Fats are an important component of feline diets. In addition to being a source of energy, they provide the essential fatty acids (linoleic and arachidonic acids) and act as a carrier of the fat-soluble vitamins A, D, E and K. Fat also improves the palatability, or taste, of commercial foods. Without an adequate intake of dietary fat, cats may develop flaky skin and a greasy coat. In severe cases, fatty acid deficiency may lead to problems such as retarded growth and weight loss, impaired wound healing, and increased vulnerability to infection.
Commercial cat foods contain carbohydrates, such as sugars and starches, which some cats can use as sources of energy. Lactose (milk sugar) intolerance, a deficiency of the intestinal enzyme lactase, is seen in some adult cats which is why the traditional saucer of milk is not necessarily the best treat for a cat.
Vitamins and Minerals
Diets formulated to be complete and balanced for cats will contain adequate amounts of fat and water-soluble vitamins. Vitamins such as A, E and the B-complex are added to food because they are not otherwise synthesized within the bodies of cats. Because hairball remedies that contain petroleum mineral oil interfere with the intestinal absorption of fat-soluble vitamins, it is important to avoid giving a cat too much of these types of remedies. Minerals such as calcium, phosphorus, magnesium, potassium, sodium and chloride are as important as other dietary components. In the wild, cats get many of the minerals they need, and especially calcium, from eating the bones of their prey. A cat fed an all-meat diet without some bone materials or mineral supplements can develop calcium deficiency.
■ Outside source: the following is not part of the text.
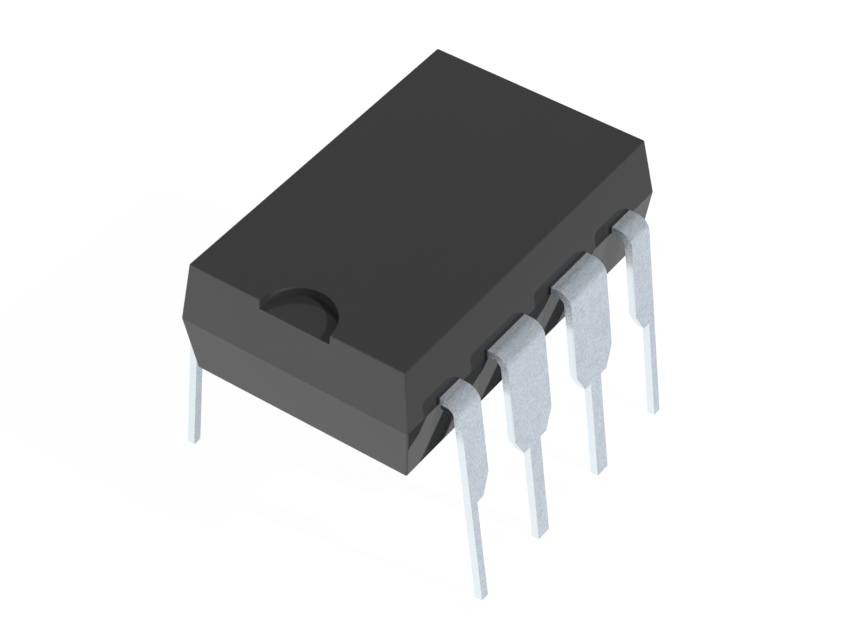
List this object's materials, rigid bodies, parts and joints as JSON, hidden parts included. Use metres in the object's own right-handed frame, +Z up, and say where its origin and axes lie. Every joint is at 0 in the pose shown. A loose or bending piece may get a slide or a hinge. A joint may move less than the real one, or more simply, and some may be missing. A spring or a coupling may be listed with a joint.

Water may be the most essential dietary ingredient for cats and all living things. Regardless of whether they are fed primarily canned or dry food, cats require clean, fresh water at all times. Even a few days without water can lead to severe physiological stress and even death.
Dry or Canned Food?
Cat food companies try to meet the needs of their sometimes-finicky consumers. Consequently, there are three basic types of cat food: dry, canned or wet, and semi-moist. They differ in ingredients and in the amount of water each contains (7 to 12% water in dry food; 15 to 30% in semi-moist food; 75% in canned foods). Assuming the manufacturer follows the AAFCO profiles and conducts feeding tests, all three forms meet the nutritional minimum requirements of cats. While some owners strongly prefer the convenience of a dry-only diet, others are adamant about an exclusively canned diet. It is probably best to introduce kittens and young cats to a variety of types, in order to avoid – or at least minimize – a life-long tendency to be finicky with foods.